Di tahun 1903, saat diselenggarakan kongres Khilafah di Jakarta oleh Jamiatul Khair. Sultan Turki juga mengutus seorang utusan yang bernama Muhammad Amin Bey. Kongres itu memutuskan fatwa Haram hukumnya kaum muslimin tunduk pada penguasa Belanda.
Selain pidato Sri Sultan Hamengku Buwono ke X, juga ditemukan artefak Tulisan dan pusara ulama dari Mekah yang mengemban dakwah dan mendidik keluarga Sultan Aceh, pusara Maulana Malik Ibrahim, dan surat menyurat antara raja di Nusantara seperti Sri Buza (Raja Sriwijaya, Sumatera) dengan Khalifah Umar bin Abdul Aziz dari Bani Umayyah, merupakan bukti-bukti yang bisa diindera hingga saat ini.
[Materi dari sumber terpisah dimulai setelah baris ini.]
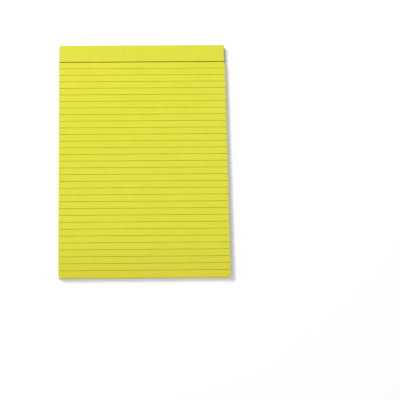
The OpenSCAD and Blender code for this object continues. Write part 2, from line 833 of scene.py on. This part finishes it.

Lalu, masih banyak kalangan yang menukas bahwa jejak Khilafah di Nusantara adalah halusinasi, mereka mewakili dua golongan.
Yang pertama adalah mereka yang tidak tahu, maka ketidaktahuannya mendorong dirinya menolak Khilafah.
Yang kedua adalah orang yang tidak mau tahu akan kebenaran. Mata hati mereka telah tetkunci hati dan matanya dari kebenaran Islam.
Allah SWT berfirman yang artinya :
Dan sesungguhnya Kami jadikan untuk isi neraka Jahannam kebanyakan dari jin dan manusia, mereka mempunyai hati, tetapi tidak dipergunakan untuk memahami (ayat-ayat Allah) dan mereka mempunyai mata (tetapi) tidak dipergunakannya untuk melihat (tanda-tanda kekuasaan Allah), dan mereka mempunyai telinga (tetapi) tidak dipergunakannya untuk mendengar (ayat-ayat Allah). Mereka itu sebagai binatang ternak, bahkan mereka lebih sesat lagi. Meraka itulah orang-orang yang lalai. (QS. Al A’raf (7):179).
Wal hasil semua sudah menjadi ketetapan Allah SWT, Diskursus Khilafah tak bisa dielakkan lagi, ‘moncer’ dibicarakan di seluruh lapisan masyarakat. Semua insyaallah menjadi prasyarat akan tegaknya kembali Khilafah Islamiyyah ‘ala min hajin nubuwah. Wallahu a’lam bishshawab.